## Written request
The exercise asks you to copy every line below in which "scene" appears.

## Data shown
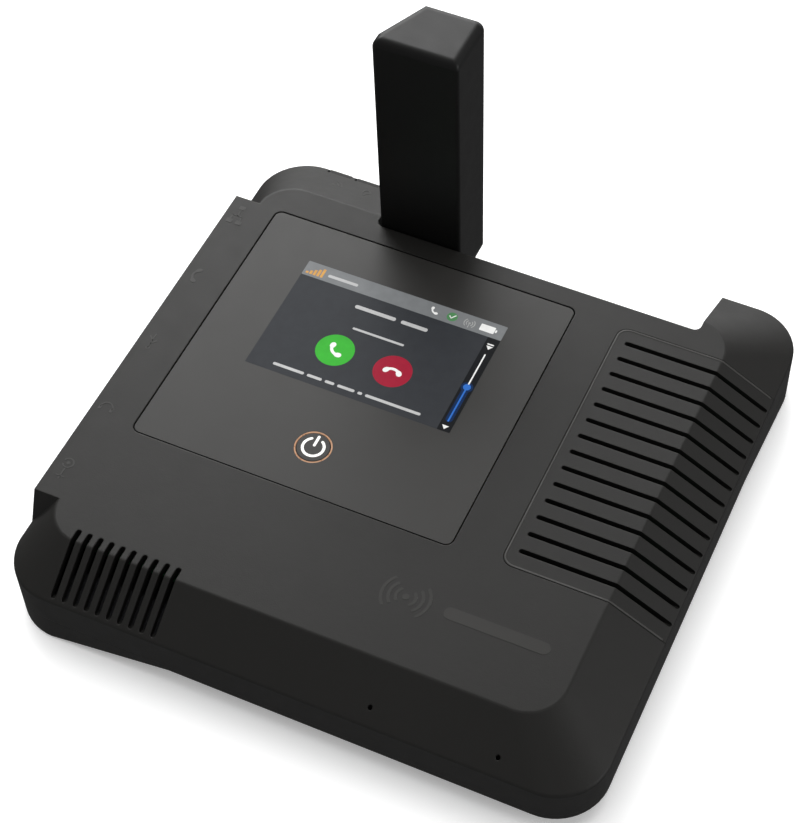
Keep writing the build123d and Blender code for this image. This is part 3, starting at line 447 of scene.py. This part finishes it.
# ---- settings ------------------------------------------------------------------------------------------
class HousingSettings(bpy.types.PropertyGroup):
    """Colours and texture of the moulded case."""

    case_colour: colour_property("Case", "Colour of the moulded case", (0.0118, 0.0114, 0.0106))
    grille_colour: colour_property("Grille", "Colour of the vent grille", (0.0112, 0.0108, 0.0101))
    antenna_colour: colour_property("Antenna", "Colour of the antenna's case", (0.0050, 0.0050, 0.0049))
    panel_colour: colour_property("Panel", "Colour of the touch panel", (0.0240, 0.0233, 0.0220))
    # the bead's light colour is a painted highlight: it stands for the light line along the vent grille's
    # edge
    bead_highlight_colour: colour_property("Bead", "Colour of the bead around the grille", (0.040, 0.039, 0.037))
    mark_colour: colour_property("Marks", "Colour of the small port marks", (0.036, 0.0355, 0.034))
    roughness: FloatProperty(name="Roughness", description="Case roughness", default=0.5, min=0.0, max=1.0)
    grain_depth: length_property("Grain depth", "Depth of the spark texture", 2.2e-5)
    bead_width: length_property("Bead width", "Width of the bead around the grille", 0.0007)
    bead_height: length_property("Bead height", "Height of the bead around the grille", 0.00016)
    mark_width: length_property("Mark width", "Line width of the port marks", 0.00045)
    mark_height: length_property("Mark height", "Height of the port marks", 0.00008)


class ScreenSettings(bpy.types.PropertyGroup):
    """Sizes and colours of what the display shows."""

    inset_left: length_property("Left inset", "Screen's left edge from the panel's", 0.0206)
    inset_front: length_property("Front inset", "Screen's front edge from the panel's", 0.0401)
    width: length_property("Width", "Width of the lit screen", 0.0748)
    height: length_property("Height", "Height of the lit screen", 0.0486)
    bar_height: length_property("Bar height", "Height of the status bar", 0.0064)
    slider_strip: length_property("Slider strip", "Width of the dark strip under the slider", 0.0046)
    key_radius: length_property("Key radius", "Radius of the round call keys", 0.0067)
    film: length_property("Film", "How far each layer stands above the panel", 0.00002)
    back_colour: colour_property("Background", "Colour of the screen's background", (0.0220, 0.0238, 0.0270))
    bar_colour: colour_property("Status bar", "Colour of the status bar", (0.128, 0.134, 0.138))
    strip_colour: colour_property("Strip", "Colour of the slider's strip", (0.0055, 0.0060, 0.0070))
    ink_colour: colour_property("Ink", "Colour of the pale symbols", (0.56, 0.56, 0.55))
    text_colour: colour_property("Text", "Colour of the place-holder text lines", (0.33, 0.33, 0.33))
    answer_colour: colour_property("Answer", "Colour of the answer key", (0.026, 0.27, 0.022))
    refuse_colour: colour_property("Refuse", "Colour of the refuse key", (0.215, 0.007, 0.022))
    signal_colour: colour_property("Signal", "Colour of the signal bars", (0.40, 0.21, 0.055))
    slider_colour: colour_property("Slider", "Colour of the slider's lower part", (0.020, 0.10, 0.36))
    ready_colour: colour_property("Ready", "Colour of the ready mark", (0.055, 0.16, 0.065))
    glow: number_property("Glow", "How brightly the screen is lit", 0.4)


class ButtonSettings(bpy.types.PropertyGroup):
    """The power button's symbol and light."""

    symbol_radius: length_property("Symbol radius", "Radius of the symbol's ring", 0.00355)
    symbol_width: length_property("Symbol width", "Line width of the symbol", 0.00092)
    symbol_height: length_property("Symbol height", "How far the symbol stands up", 0.00005)
    symbol_gap: number_property("Gap", "Half of the ring's gap, in degrees", 33.0)
    light_colour: colour_property("Light", "Colour of the light ring", (0.42, 0.22, 0.115))
    glow: number_property("Glow", "How brightly the ring is lit", 0.12)


class StudioSettings(bpy.types.PropertyGroup):
    """Floor, lights and camera."""

    floor_size: length_property("Floor size", "Side of the square floor", 6.0)
    floor_colour: colour_property("Floor", "Colour of the floor", (0.93, 0.93, 0.93))
    floor_glow: number_property("Floor glow", "Light that the floor adds of its own", 0.3)
    key_power: number_property("Rear light", "Power of the rear left light, in watts", 17.0)
    low_power: number_property("Low light", "Power of the low rear light, in watts", 6.0)
    top_power: number_property("Top light", "Power of the overhead light, in watts", 58.0)
    side_power: number_property("Side light", "Power of the right light, in watts", 5.0)
    sky: number_property("Sky", "Strength of the even light all round", 0.12)
    focal_length: number_property("Focal length", "Camera focal length, in mm", 92.67)
    shift_x: number_property("Shift X", "Camera shift across", -0.0949)
    shift_y: number_property("Shift Y", "Camera shift up", -0.0042)
    azimuth: number_property("Azimuth", "Camera angle round the object, in degrees", 23.5226)
    elevation: number_property("Elevation", "Camera angle above the floor, in degrees", 52.690)
    roll: number_property("Roll", "Camera roll, in degrees", 0.1345)
    camera_place: FloatVectorProperty(
        name="Camera place",
        description="Where the camera stands",
        default=(0.1834, -0.3720, 0.5879),
        size=3,
        subtype="TRANSLATION",
    )


class PhoneSettings(bpy.types.PropertyGroup):
    """All of the phone's settings."""

    housing: PointerProperty(type=HousingSettings)
    screen: PointerProperty(type=ScreenSettings)
    button: PointerProperty(type=ButtonSettings)
    studio: PointerProperty(type=StudioSettings)


# ---- the case ------------------------------------------------------------------------------------------
class FinishCase(bpy.types.Operator):
    """Finish the housing, the antenna's case, the covers and the grille"""

    bl_idname = "phone.finish_case"
    bl_label = "Finish the case"

    def execute(self, context):
        look = context.scene.phone.housing
        depth = look.grain_depth
        rough = look.roughness
        case = moulded_plastic("case_plastic", look.case_colour, rough, CASE_GRAIN, depth, ROUND_EDGE)
        dress(("upper_housing", "lower_housing", "battery_door"), case)
        covers = [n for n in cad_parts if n.endswith("_cover") and n != "antenna_back_cover"]
        shade = shaded(look.case_colour, -0.1)
        dress(covers, moulded_plastic("cover_plastic", shade, rough + 0.05, CASE_GRAIN, depth, WORN_EDGE))
        grille = moulded_plastic("grille_plastic", look.grille_colour, rough, CASE_GRAIN, depth, WORN_EDGE)
        dress(("vent_grille",), grille)
        satin = (rough - 0.04, SATIN_GRAIN, depth * 0.7, SOFT_EDGE)
        antenna = moulded_plastic("antenna_plastic", look.antenna_colour, *satin)
        dress(("antenna_shell", "antenna_back_cover"), antenna)
        rubber = soft_rubber("foot_rubber", RUBBER_BLACK)
        dress(("rubber_feet", "housing_gasket", "battery_door_seal", "microphone_boots"), rubber)
        return {"FINISHED"}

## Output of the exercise
Keep writing the build123d and Blender code for this image. This is part 3, starting at line 447 of scene.py. This part finishes it.
        look = context.scene.phone.housing